Material
========

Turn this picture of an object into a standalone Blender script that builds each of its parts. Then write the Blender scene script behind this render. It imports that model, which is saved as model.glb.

========

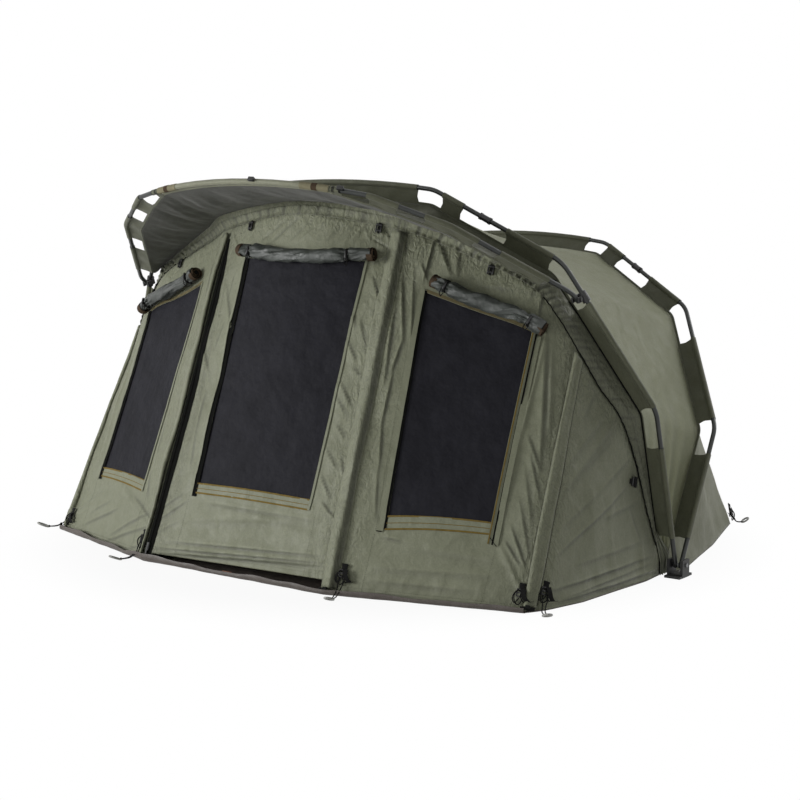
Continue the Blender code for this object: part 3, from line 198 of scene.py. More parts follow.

========

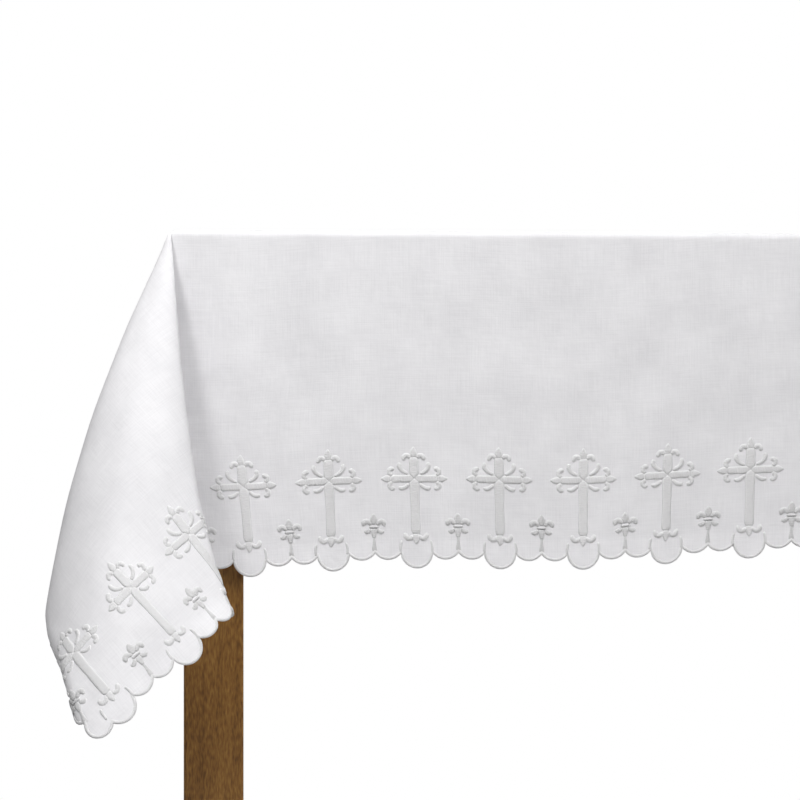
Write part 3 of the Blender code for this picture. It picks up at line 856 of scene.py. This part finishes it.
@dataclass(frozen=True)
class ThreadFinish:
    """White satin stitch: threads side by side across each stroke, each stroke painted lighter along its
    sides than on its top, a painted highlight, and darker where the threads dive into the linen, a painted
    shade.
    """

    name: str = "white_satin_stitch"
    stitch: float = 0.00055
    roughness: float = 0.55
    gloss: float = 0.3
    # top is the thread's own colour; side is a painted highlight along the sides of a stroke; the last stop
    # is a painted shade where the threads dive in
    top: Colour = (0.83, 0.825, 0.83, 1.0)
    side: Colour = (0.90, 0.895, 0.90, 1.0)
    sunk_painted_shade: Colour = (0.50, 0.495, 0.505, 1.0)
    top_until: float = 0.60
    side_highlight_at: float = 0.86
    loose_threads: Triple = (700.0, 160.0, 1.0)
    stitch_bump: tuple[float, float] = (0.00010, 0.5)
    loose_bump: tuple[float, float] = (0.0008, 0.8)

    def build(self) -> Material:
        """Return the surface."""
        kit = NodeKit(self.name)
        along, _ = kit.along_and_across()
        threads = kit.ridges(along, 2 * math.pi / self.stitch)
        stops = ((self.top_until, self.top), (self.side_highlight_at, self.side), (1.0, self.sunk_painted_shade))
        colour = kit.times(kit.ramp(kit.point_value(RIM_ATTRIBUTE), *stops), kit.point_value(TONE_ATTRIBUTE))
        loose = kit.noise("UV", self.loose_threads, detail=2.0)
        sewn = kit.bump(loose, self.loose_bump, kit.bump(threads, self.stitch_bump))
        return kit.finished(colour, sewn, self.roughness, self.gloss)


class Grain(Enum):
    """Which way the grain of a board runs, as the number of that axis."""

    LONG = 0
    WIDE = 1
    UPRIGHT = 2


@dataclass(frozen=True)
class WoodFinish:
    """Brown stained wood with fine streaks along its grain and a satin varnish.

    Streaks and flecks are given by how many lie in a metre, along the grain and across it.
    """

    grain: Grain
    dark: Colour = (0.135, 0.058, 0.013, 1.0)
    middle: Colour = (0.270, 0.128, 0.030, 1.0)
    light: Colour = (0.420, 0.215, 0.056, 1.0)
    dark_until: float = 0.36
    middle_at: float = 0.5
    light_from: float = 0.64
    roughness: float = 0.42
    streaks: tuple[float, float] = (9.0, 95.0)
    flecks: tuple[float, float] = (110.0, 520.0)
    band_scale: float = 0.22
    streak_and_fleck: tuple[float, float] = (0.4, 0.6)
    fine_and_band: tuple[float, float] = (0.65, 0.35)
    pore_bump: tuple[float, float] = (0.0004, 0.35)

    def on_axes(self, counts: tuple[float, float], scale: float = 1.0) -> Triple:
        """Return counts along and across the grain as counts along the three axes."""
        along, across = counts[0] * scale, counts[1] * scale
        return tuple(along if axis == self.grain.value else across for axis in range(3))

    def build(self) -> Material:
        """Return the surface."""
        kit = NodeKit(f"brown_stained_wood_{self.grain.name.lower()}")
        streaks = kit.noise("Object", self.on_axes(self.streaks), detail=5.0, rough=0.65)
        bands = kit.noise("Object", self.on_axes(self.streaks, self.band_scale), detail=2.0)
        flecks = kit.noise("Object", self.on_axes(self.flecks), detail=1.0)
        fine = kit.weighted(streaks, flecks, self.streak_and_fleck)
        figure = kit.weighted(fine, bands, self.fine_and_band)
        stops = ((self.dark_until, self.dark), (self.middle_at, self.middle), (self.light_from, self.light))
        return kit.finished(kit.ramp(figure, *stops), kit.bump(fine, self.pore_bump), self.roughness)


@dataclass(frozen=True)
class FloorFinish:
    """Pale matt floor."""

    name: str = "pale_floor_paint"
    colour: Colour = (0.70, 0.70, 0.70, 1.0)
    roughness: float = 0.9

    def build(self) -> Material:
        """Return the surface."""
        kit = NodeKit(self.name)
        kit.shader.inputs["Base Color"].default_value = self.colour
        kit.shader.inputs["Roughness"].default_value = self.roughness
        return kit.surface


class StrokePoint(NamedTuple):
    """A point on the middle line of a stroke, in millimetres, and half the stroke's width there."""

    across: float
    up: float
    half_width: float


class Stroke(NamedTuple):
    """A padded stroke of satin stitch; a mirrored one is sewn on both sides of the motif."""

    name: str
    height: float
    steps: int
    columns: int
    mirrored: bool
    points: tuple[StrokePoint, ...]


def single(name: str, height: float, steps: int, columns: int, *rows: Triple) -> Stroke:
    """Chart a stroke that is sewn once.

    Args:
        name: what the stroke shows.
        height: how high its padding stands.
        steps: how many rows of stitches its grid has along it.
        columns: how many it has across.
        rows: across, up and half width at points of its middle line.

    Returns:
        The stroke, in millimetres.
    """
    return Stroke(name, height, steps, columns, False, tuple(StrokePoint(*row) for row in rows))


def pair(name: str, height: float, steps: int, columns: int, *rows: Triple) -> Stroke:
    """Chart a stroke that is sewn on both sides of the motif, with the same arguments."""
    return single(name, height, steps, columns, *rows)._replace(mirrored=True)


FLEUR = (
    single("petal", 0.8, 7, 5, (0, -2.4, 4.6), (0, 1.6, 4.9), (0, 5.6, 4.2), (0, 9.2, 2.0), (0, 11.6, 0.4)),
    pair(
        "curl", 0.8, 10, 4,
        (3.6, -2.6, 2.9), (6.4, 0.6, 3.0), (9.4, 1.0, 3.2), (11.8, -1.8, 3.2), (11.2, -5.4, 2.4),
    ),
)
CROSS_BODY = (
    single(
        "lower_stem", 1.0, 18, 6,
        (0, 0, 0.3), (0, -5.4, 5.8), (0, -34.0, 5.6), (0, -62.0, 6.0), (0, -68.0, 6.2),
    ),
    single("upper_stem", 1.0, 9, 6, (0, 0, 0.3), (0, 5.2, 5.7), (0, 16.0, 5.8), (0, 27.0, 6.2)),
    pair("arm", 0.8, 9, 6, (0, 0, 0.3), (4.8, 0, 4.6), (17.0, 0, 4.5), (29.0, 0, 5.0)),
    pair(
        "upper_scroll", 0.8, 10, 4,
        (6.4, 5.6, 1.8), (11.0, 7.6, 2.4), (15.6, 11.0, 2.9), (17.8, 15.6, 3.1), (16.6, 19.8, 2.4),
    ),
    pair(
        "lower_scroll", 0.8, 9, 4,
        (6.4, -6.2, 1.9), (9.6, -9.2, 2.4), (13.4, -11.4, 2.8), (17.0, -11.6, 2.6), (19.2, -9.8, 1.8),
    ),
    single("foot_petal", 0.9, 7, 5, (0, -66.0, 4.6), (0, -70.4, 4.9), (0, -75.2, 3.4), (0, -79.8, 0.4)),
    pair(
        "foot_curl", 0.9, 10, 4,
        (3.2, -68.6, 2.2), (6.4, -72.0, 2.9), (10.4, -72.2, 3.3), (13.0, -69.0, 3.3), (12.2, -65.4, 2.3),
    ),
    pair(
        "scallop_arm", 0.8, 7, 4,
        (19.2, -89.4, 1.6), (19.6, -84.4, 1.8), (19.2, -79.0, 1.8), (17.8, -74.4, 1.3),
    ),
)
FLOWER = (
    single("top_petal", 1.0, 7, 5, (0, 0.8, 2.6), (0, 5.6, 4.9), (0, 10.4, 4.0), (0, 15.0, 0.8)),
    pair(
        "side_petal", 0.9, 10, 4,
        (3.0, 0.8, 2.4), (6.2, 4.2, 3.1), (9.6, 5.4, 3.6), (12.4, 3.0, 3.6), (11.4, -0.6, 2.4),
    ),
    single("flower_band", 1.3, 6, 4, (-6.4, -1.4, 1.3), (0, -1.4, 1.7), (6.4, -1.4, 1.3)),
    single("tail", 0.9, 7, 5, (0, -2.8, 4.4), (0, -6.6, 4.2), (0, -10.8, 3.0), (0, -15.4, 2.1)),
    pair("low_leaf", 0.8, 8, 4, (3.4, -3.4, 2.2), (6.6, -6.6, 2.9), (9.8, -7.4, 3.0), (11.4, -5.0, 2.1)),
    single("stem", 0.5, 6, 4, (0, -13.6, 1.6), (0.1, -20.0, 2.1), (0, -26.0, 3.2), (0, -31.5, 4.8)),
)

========

Your task
For the entries above, count the lines that contain the string "Blender", and state that number without further comment.

Worked solution
3